Don't know how this got into the equipment section.


----------



## carmenh (Dec 20, 2009)

I usually dump a good portion of the pool cover crud into buckets and harvest larva that looks like bloodworms for weeks but this year we had nothing!

Carmen


----------



## BillD (Jun 5, 2006)

I haven't seen that many bloodworms yet either this year. I think it is early for them, but most people are opening their pools earlier because of the warm weather we've had.


----------



## carmenh (Dec 20, 2009)

I don't know about that, we usually open early, close late  I think it's cuz our liner was really ratty and leaking, so instead on concentrated green water and leaves, it was more diluted...with pool water...still dealing with that!


----------



## Cory (May 2, 2008)

It's still a bit early in the season and weather has been up and down. I've opened ponds early this year too and some which are usually rife with critters at the outset were pretty devoid of small life when I looked. There are probably some conditions, not yet met, which cause most of the little guys to start breeding.


----------



## BillD (Jun 5, 2006)

Probably right Cory. I saw the first batch of swarming midges/gnats last week. My dahnia were slow this year too, even though the ice was melted 3 weeks earlier than usual. I have lots now, but they haven't dropped any cysts yet. lots of juveniles.


----------



## ameekplec. (May 1, 2008)

My folk's pool is devoid of life now too - I think it's just too early in the season. Typically we've opened our pool on the May 24 weekend, and there's tons of stuff going on in there. Last weekend, there wasn't much at all yet.


----------



## carmenh (Dec 20, 2009)

LOL, I have to laugh about this thread. My hubby and friends teased me mercilessly about being the only person on the planet that would spend time picking larvae off a pool cover for the fish  

Carmen


----------



## BillD (Jun 5, 2006)

I don't actually pick the larvae off (usually). I deliver it via siphon to a garbage can in the basement placed next to the floor drain. It is quicker to siphon the cover off to the floor drain than try to drain to the street, because of the grater drop.


----------



## Philip.Chan.92 (Apr 25, 2010)

I pump my water out through a pump and hose, I can see the worms in my pool but it's too hard to filter out only worms, alot of leaves and random gunk will get filtered in as well. I prefer sticking with my recently acquired white worms. Thanks crxmaniac!


----------



## BillD (Jun 5, 2006)

I have white worms as well, but insect larvae are a better all round food. The growth rate on daphnia and larvae is phenomenal, with fish doubling their size in 2 to 3 weeks. Works very well for cleaning out the digestive tract as well.


----------



## Darkside (Sep 14, 2009)

BillD said:


> I have white worms as well, but insect larvae are a better all round food. The growth rate on daphnia and larvae is phenomenal, with fish doubling their size in 2 to 3 weeks. Works very well for cleaning out the digestive tract as well.

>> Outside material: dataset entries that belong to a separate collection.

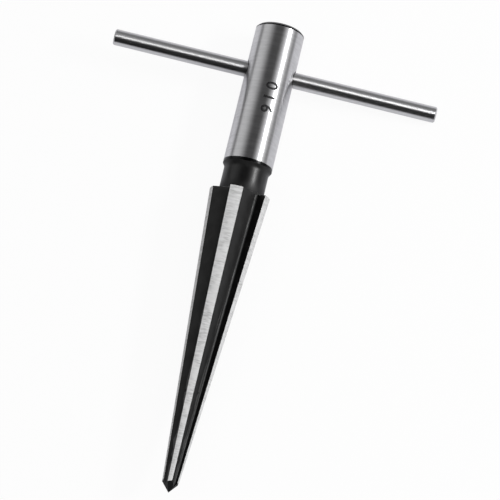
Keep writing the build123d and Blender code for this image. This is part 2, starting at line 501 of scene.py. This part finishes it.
# The studio. The steel mirrors a narrow soft box in a glowing panel to the right, a
# dimmer panel to the left, a faint wall beyond the head and a dark ceiling. A wide
# sheet overhead, which it doesn't mirror, adds soft light.
SOFT_BOX = {"towards": (0.763, 0.189, 0.618), "distance": 0.6, "size": (0.08, 0.22), "radiance": 36.0}
OVERHEAD = {"towards": (0.0, 0.1, 1.0), "distance": 1.0, "size": (1.4, 1.4), "radiance": 1.1}
CEILING = 0.04
HORIZON = 0.13
HORIZON_TOP = 0.45
FOOT_DARK_TO = -0.95
FOOT_BRIGHT_FROM = -0.45
HEAD_WALL = 0.2
HEAD_WALL_FROM = 0.35
HEAD_WALL_TO = 0.7
BAND_MIDDLE = 0.27
BAND_CORE = 0.10
BAND_EDGE = 0.42
RIGHT_PANEL = {"starts": 14, "full": 48, "fading": 56, "gone": 91, "radiance": 1.5}
LEFT_PANEL = {"starts": 10, "full": 54, "fading": 72, "gone": 88, "radiance": 1.0}


def lamp(name, towards, distance, size, radiance):
    """A flat lamp that faces the tool from a direction, as bright as its radiance says."""
    data = bpy.data.lights.new(name, "AREA")
    data.shape = "RECTANGLE"
    data.size, data.size_y = size
    data.energy = radiance * math.pi * size[0] * size[1]
    made = bpy.data.objects.new(name, data)
    direction = Vector(towards).normalized()
    across = Vector((0, 1, 0)).cross(direction).normalized()
    made.matrix_world = axes_at(direction * distance, direction, across)
    made.visible_camera = False
    bpy.context.scene.collection.objects.link(made)
    return made


def panel(tilt, starts, full, fading, gone, radiance):
    """A glowing wall panel: how bright it is at a tilt in degrees from straight up."""
    return spread(tilt, starts, full) * (1.0 - spread(tilt, fading, gone)) * radiance


lamp("soft_box", **SOFT_BOX)
lamp("overhead_sheet", **OVERHEAD).visible_glossy = False

room = bpy.data.worlds.new("room")
bpy.context.scene.world = room
room.use_nodes = True
room.node_tree.nodes.clear()
view = Wire(room.node_tree).node("ShaderNodeTexCoord", output="Generated")
rightward = view.part("X")
headward = view.part("Y")
upward = view.part("Z")
tilt = view.math("ARCTAN2", rightward, upward) * math.degrees(1)
band = 1.0 - spread(abs(headward - BAND_MIDDLE), BAND_CORE, BAND_EDGE)
panels = (panel(tilt, **RIGHT_PANEL) + panel(-tilt, **LEFT_PANEL)) * band
walls = HORIZON - spread(upward, 0.0, HORIZON_TOP) * (HORIZON - CEILING)
head_wall = spread(headward, HEAD_WALL_FROM, HEAD_WALL_TO) * HEAD_WALL
glow = walls * spread(headward, FOOT_DARK_TO, FOOT_BRIGHT_FROM) + head_wall + panels
seen = view.ray("Is Camera Ray") + view.ray("Is Transmission Ray")
strength = view.math("MAXIMUM", glow, seen)
sky = view.node("ShaderNodeBackground", {}, {"Color": (1, 1, 1, 1), "Strength": strength})
view.node("ShaderNodeOutputWorld", {}, {"Surface": sky})

# The camera. It looks down on the tool from the photograph's side, a little
# from the point's end, and is turned so that the tool slants across the picture.
CAMERA_AZIMUTH = 20.781
CAMERA_ELEVATION = 75.292
CAMERA_ROLL = 8.060
CAMERA_DISTANCE = 0.560
CAMERA_LENS = 160.63
CAMERA_SENSOR = 36
CAMERA_AIM = Vector((4.120, 2.706, 7.389)) * MM

azimuth = math.radians(CAMERA_AZIMUTH)
elevation = math.radians(CAMERA_ELEVATION)
level = Vector((math.sin(azimuth), -math.cos(azimuth), 0))
backward = level * math.cos(elevation) + Vector((0, 0, math.sin(elevation)))
roll = Matrix.Rotation(math.radians(-CAMERA_ROLL), 3, "Z")
turn = backward.to_track_quat("Z", "Y").to_matrix() @ roll
camera_data = bpy.data.cameras.new("camera")
camera_data.sensor_width = CAMERA_SENSOR
camera_data.lens = CAMERA_LENS
camera = bpy.data.objects.new("camera", camera_data)
bpy.context.scene.collection.objects.link(camera)
camera.matrix_world = Matrix.Translation(CAMERA_AIM + backward * CAMERA_DISTANCE) @ turn.to_4x4()
bpy.context.scene.camera = camera
bpy.context.scene.view_settings.view_transform = "Standard"
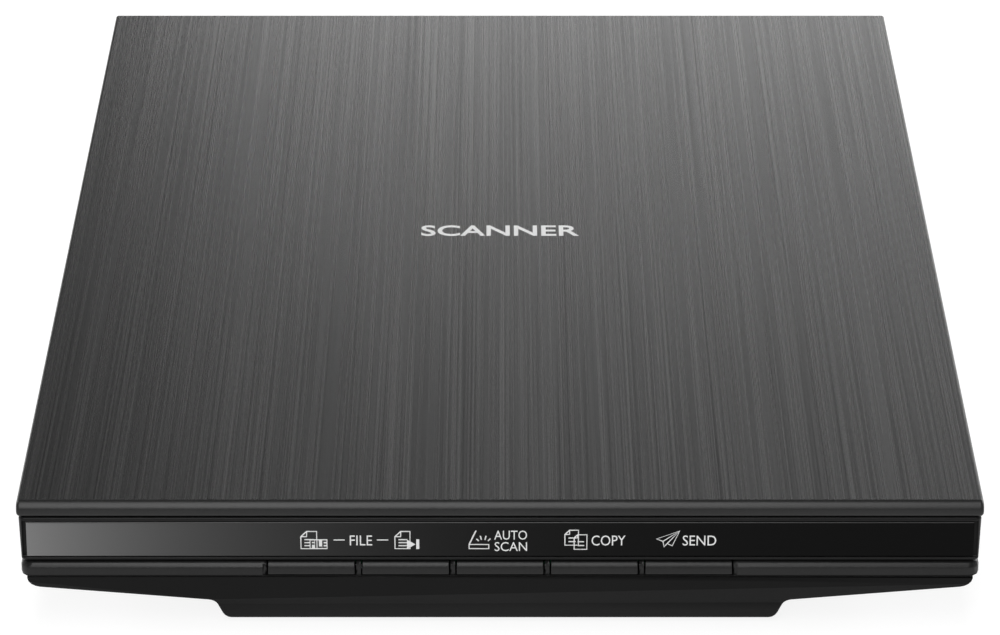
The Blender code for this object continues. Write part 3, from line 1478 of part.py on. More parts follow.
def build():
    clear_scene()
    black = material("satin_black_plastic", (0.022, 0.022, 0.024), 0.45)
    brushed = material("brushed_black_plastic", (0.07, 0.07, 0.075), 0.38)
    gloss = material("gloss_black_panel", (0.006, 0.006, 0.007), 0.08)
    rubber = material("rubber", (0.02, 0.02, 0.02), 0.9)
    steel = material("steel", (0.55, 0.56, 0.58), 0.3, metallic=1.0)
    white = material("white_sheet", (0.85, 0.85, 0.84), 0.6)
    foam = material("foam", (0.6, 0.6, 0.58), 0.95)
    tape = material("black_tape", (0.01, 0.01, 0.01), 0.8)
    clear = material("clear_glass", (0.85, 0.92, 0.9), 0.03, alpha=0.3)
    nylon = material("white_nylon", (0.78, 0.77, 0.72), 0.5)
    green = material("circuit_board", (0.03, 0.16, 0.08), 0.5)
    ribbon_white = material("ribbon_cable", (0.7, 0.7, 0.68), 0.5)
    chip = material("chip_black", (0.02, 0.02, 0.022), 0.5)
    lens = material("light_bar", (0.8, 0.83, 0.8), 0.15)

    lower_casing(black)
    upper_casing(black)
    platen(clear, tape, white)
    control_panel(gloss)
    button_board(green)
    guide_shaft(steel)
    for end in ("front", "rear"):
        shaft_clip(end, steel)
    drive_rack(nylon)
    main_board(green)
    on_board("main_processor", BOARD_WIDTH / 2, PROCESSOR_BACK, PROCESSOR, chip)
    on_board("ribbon_socket", CARRIAGE_RIBBON_SIDE, MM, SOCKET, ribbon_white)
    usb_port(steel)
    panel_ribbon(ribbon_white)
    carriage_ribbon(ribbon_white)
    for side, sign in SIDES.items():
        lid_bumper(side, sign, rubber)
        for end, y in screw_rows().items():
            casing_screw(end, side, sign, y, steel)
        for end, y in foot_rows().items():
            rubber_foot(end, side, sign, y, rubber)

    axis = (0, AXIS_Y, AXIS_Z)
    posts = [hinge_post(side, sign, black) for side, sign in SIDES.items()]
    pins = [hinge_pin(side, sign, steel) for side, sign in SIDES.items()]
    body("hinge_posts", axis, posts + pins)
    lid = [lid_cover(brushed), lid_liner(black), *lid_mat(foam, white)]
    lid += [hinge_bracket(side, sign, black) for side, sign in SIDES.items()]
    body("lid", axis, lid)

    for name, x in zip(BUTTON_NAMES, button_centres()):
        body(name + "_body", (x, BUTTON_FRONT, switch_z()), [button(name, x, black)])
    body("transport_lock_body", (LOCK_X, HOME_Y + LOCK_FORWARD, FLOOR), [transport_lock(black)])

    carriage = [carriage_frame(black), scan_motor(steel), gear_axle(steel)]
    carriage += [bushing(end, nylon) for end in ("front", "rear")]
    carriage += [lift_spring(side, sign, steel) for side, sign in SIDES.items()]
    body("carriage", (0, HOME_Y, SHAFT_Z), carriage)
    body("sensor_head", (0, HOME_Y, SENSOR_LOW), sensor_head(black, lens, lens, green, nylon))
    body("drive_gear_body", (GEAR_X, HOME_Y, WHEEL_LOW), [drive_gear(nylon)])
    body("motor_pinion_body", (*motor_place(), WHEEL_LOW), [motor_pinion(steel)])


build()
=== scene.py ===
# %% [markdown]
# # A flatbed scanner
#
# The scanner's frame is already modelled: every rigid piece, every hinge and every slide. This notebook
# gives it its looks. The lid's film is brushed, the label panel is polished, the casing is moulded with a
# fine grain, and the workings under the glass have the finishes that such parts really have.
#
# Everything is in metres. The scanner stands on Z = 0 with its buttons towards -Y.

# %% Load the frame
import json
import math

import bmesh
import bpy
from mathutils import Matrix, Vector

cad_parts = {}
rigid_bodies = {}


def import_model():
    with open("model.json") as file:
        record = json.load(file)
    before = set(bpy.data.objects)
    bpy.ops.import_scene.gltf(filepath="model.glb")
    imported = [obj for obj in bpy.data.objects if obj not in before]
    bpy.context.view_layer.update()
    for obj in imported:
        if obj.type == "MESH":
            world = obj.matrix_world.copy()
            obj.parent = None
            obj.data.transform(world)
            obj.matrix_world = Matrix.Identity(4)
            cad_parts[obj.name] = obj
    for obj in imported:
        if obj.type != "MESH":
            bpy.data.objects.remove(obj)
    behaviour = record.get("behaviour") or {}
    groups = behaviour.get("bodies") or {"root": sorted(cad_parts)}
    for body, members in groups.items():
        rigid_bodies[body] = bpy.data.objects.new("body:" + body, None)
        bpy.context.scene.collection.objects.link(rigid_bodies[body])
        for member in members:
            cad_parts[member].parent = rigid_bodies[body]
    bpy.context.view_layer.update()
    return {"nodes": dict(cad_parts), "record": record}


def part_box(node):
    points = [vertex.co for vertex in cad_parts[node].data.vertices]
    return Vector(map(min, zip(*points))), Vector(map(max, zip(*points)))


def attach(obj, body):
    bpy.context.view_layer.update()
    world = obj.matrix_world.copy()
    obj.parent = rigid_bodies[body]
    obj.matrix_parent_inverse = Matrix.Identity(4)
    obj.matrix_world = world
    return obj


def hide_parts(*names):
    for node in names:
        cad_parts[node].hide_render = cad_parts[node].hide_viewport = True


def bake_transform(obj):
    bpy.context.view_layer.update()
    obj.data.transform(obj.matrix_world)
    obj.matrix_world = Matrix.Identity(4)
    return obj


for starter in list(bpy.data.objects):
    bpy.data.objects.remove(starter)

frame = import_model()
MM = 0.001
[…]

I agree, if you can take advantage of this opportunity don't pass it up!


----------



## BillD (Jun 5, 2006)

With the cost of transportation, travelling any distance to catch some live food seldom makes sense. If you can get it in your neighborhood, with very little effort why not go for it? As a bonus, you will be reducing the number of mosquitoes for your neighbors.
While live food may not be essential, it does allow many of the fish we keep to act in a natural fashion. It is one of the reasons that hatcheries in the far east can raise huge numbers of fish quickly and economically.
In waters that have no fish population, the likelihood of there being parasites is somewhere between slim and none.


----------



## ameekplec. (May 1, 2008)

If I do use live foods, I still like to use a dose of prazi some time later, just to make sure nothing is lurking in the system. Fish aren't the only way parasites can travel between pools.


----------